I don't think you're quite getting the "he can kill anyone who would oppose him" issue.
And literally that he has absolute immunity for acts in his constitutional powers, which including telling the military to kill people. At best the order would be refused, but that's still not an illegal act. You don't need to trust me, you can just read the dissenting Supreme Court justices. The "Seal Team 6" hypothetical was never addressed by the majority, because it's a pretty direct consequence of the ruling, just something they hope wouldn't happen or wouldn't work.
The president can't kill anyone who opposes him. The president is subject to the laws just like anyone else. Breaking the law is not part of his official duty. Assassinating someone the president doesn't like is against the law.
Assassinating an enemy of the United States is a different story. The president cannot claim a citizen of the United States with no criminal activity or record against the United States is an enemy. Furthermore, the military cannot use force on citizens of the United States. The FBI can, and the president doesn't control the FBI the judicial branch does.

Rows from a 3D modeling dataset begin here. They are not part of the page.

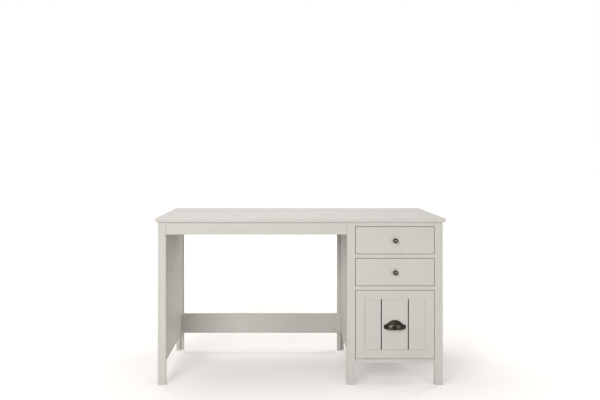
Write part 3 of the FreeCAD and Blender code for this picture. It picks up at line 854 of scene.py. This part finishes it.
@dataclass
class PanScrew:
    """A pan-head screw with a cross recess."""

    head_radius: float = 4 * MM
    head_height: float = 2 * MM
    shank_radius: float = 2 * MM
    recess: float = 1.1 * MM
    arm: float = 2.1 * MM
    arm_width: float = 0.8 * MM
    crown_angle: float = 62.0
    tip: float = 0.75
    tip_start: float = 2 * MM
    tip_end: float = 5 * MM
    recess_taper: float = 0.8

    def mesh(self, length: float) -> bmesh.types.BMesh:
        """The screw, its seat at the origin, its head towards -Y and its shank along +Y.

        Args:
            length: the shank's length below the head.

        Returns:
            The closed mesh.
        """
        dome = arc((0.0, 0.0), 1.0, 0, self.crown_angle, 7)
        rise = self.head_height / math.sin(math.radians(self.crown_angle))
        crown = [(self.head_radius * a ** 0.7, rise * b) for a, b in dome]
        point = [
            (0.0, -length),
            (self.shank_radius * self.tip, -length + self.tip_start),
            (self.shank_radius, -length + self.tip_end),
        ]
        profile = point + [(self.shank_radius, 0.0), (self.head_radius, 0.0)] + crown[1:]
        mesh = turned(profile + [(0.0, self.head_height)], 24)
        self._cut_cross(mesh)
        return mesh

    def _cut_cross(self, mesh: bmesh.types.BMesh) -> None:
        """Sinks a cross into the head's flat middle."""
        layer = -self.head_height * 0.98
        top = [f for f in mesh.faces if f.calc_center_median().y < layer]
        if not top:
            return
        merged = bmesh.ops.dissolve_faces(mesh, faces=top, use_verts=True)["region"]
        disc = merged[0] if merged else None
        if disc is None or len(disc.verts) < 8:
            return
        half = self.arm_width / 2
        y = disc.calc_center_median().y
        cross = [
            (self.arm, -half), (self.arm, half), (half, half), (half, self.arm),
            (-half, self.arm), (-half, half), (-self.arm, half), (-self.arm, -half),
            (-half, -half), (-half, -self.arm), (half, -self.arm), (half, -half),
        ]
        outer = list(disc.edges)
        bmesh.ops.delete(mesh, geom=[disc], context="FACES_ONLY")
        taper = self.recess_taper
        rim = [mesh.verts.new((a * taper, y, b * taper)) for a, b in cross]
        inner = [mesh.edges.new((rim[i], rim[(i + 1) % len(rim)])) for i in range(len(rim))]
        bmesh.ops.bridge_loops(mesh, edges=outer + inner)
        floor = mesh.faces.new(rim)
        sunk = bmesh.ops.extrude_face_region(mesh, geom=[floor])
        bmesh.ops.delete(mesh, geom=[floor], context="FACES_ONLY")
        moved_verts = [item for item in sunk["geom"] if isinstance(item, bmesh.types.BMVert)]
        bmesh.ops.translate(mesh, vec=(0, self.recess, 0), verts=moved_verts)
        bmesh.ops.recalc_face_normals(mesh, faces=mesh.faces)


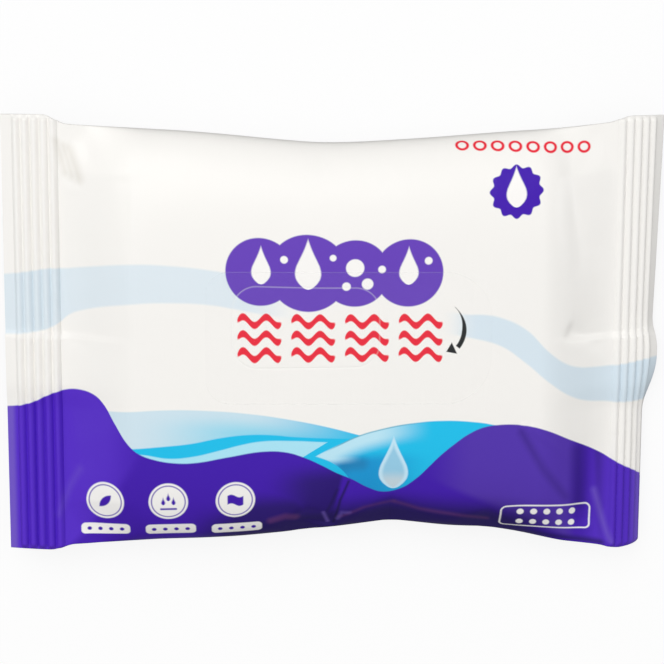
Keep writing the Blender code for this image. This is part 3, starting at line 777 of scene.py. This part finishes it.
def makePrint(tree):  # gives the print's colour, the distance inside the flap and the place
    groups = {kind: shapeGroup(kind + "Shape", *parts) for kind, parts in shapeKinds.items()}
    place = addNode(tree, "ShaderNodeUVMap", uv_map="print").outputs[0]
    u, v = splitNode(tree, place)

    def calc(operation, *values):
        return mathNode(tree, operation, *values)

    def chained(operation, parts):
        share = parts[0]
        for part in parts[1:]:
            share = calc(operation, share, part)
        return share

    def times(*parts):
        return chained("MULTIPLY", parts)

    def both(*parts):
        return chained("MINIMUM", parts)

    def either(*parts):
        return chained("MAXIMUM", parts)

    def above(name):  # how far a place is above a curve of the print
        (lowU, lowV), (spanU, spanV) = printSpan["low"], printSpan["size"]
        points = [((pu - lowU) / spanU, (pv - lowV) / spanV) for pu, pv in curves[name]]
        share = calc("MULTIPLY_ADD", u, 1 / spanU, -lowU / spanU)
        level = calc("MULTIPLY_ADD", curveNode(tree, share, points), spanV, lowV)
        return calc("SUBTRACT", v, level)

    heights = {name: above(name) for name in curves}
    sources = {"u": u, "v": v, **heights}

    def below(name):
        return calc("MULTIPLY", heights[name], -1.0)

    def beside(first, second):  # how far left of the line from one place to another
        left = Vector((first[1] - second[1], second[0] - first[0], 0.0)).normalized()
        towards = vectorNode(tree, "DOT_PRODUCT", place, tuple(left))
        return calc("SUBTRACT", towards, left.dot(Vector((*first, 0.0))))

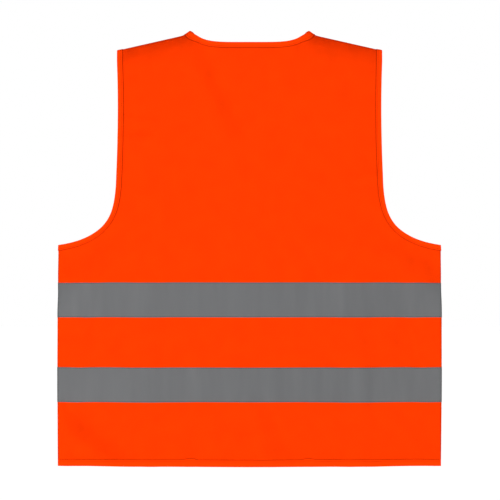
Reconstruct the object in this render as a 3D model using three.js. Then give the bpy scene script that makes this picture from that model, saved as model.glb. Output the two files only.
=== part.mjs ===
// High visibility vest: an orange knitted polyester waistcoat with two grey reflective tapes round the body.
// It hangs upright from its shoulders, as on a hanger. Its front closes with three touch-fastener patches.
//
// Millimetres, +Z up. The wearer faces +Y, so the back of the vest faces -Y and the wearer's left is -X.
// The origin lies between the two neck points, at the height of the shoulder line.
//
// Every piece is described on one flat pattern of the cloth and then bent onto the hanging shape:
//   across  distance from the middle of the vest, as x
//   down    distance along the cloth from the shoulder line, positive over the back, negative over the front
//   out     distance from the middle of the cloth's thickness, positive towards the outside of the vest

import * as THREE from 'three';

// ---- Driving dimensions ----

const CLOTH_THICKNESS = 1.0;
const HALF_CHEST = 275; // middle of the vest to a side seam
const HEM_Z = -624; // finished lower edge

// Shoulders: the line falls steeply beside the neck point, then evenly to the shoulder tip.
const NECK_POINT = 84.5;
const NECK_SLOPE_END = 99.4;
const NECK_SLOPE_DROP = 7.65;
const NECK_PEAK_RUN = 12.5; // inwards of the neck point, where the same surface levels out
const SHOULDER_TIP = 189.5;
const SHOULDER_SLOPE = 0.2257;
const SHOULDER_ROLL = 16; // radius of the cloth where it passes over the shoulder line

// Fullness: how far each half stands away from the plane of the side seams.
const BACK_LEAN = 0.055;
const FRONT_LEAN = 0.075;
const SIDE_SEAM_STANDOFF = 2.2;
const STANDOFF_RUN = 60; // cloth length over which the side stand-off grows from nothing at the shoulder

// Neck opening
const BACK_NECK_DEPTH = 29; // along the cloth
const BACK_NECK_POWER = 6;
const V_DEPTH = 310; // where the front edges become vertical
const V_POWER = 1.2;
const OVERLAP = 20; // each front passes the middle by this much
const OVERLAP_LIFT = 4.4; // the wearer's left front lies this far above the right one
const LIFT_END = 22;
const LIFT_MARGIN = 4;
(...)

Aren't checks and balances fun?!
LOL, this is all just fantasy law, and the stuff that's real is stripped by this ruling. The president can use powers designated to them in the constitution with absolute immunity. Regular law can't change what those powers are, only constitutional amendments. They used to make using them in certain ways illegal, but that's exactly what this ruling gives immunity against. All the guys doing the order, they could still be liable for doing illegal actions, but the president is immune, and they may not actually have any reason to think the president has not determined that the correct circumstances exist to make it legal. And if they agreed with the president he could just pardon them so no one was liable.
Also, I have no idea why you think the FBI is a judicial organization. It's in the executive. It's normally, by custom, treated as semi-independent, but that's a custom, not a law, and the only non-constitutional act the ruling explicitly said is official is the president telling the justice department to do things. Again, the people doing the things may have to worry about the law, but the president ordering them does not and can pardon them if he wants to.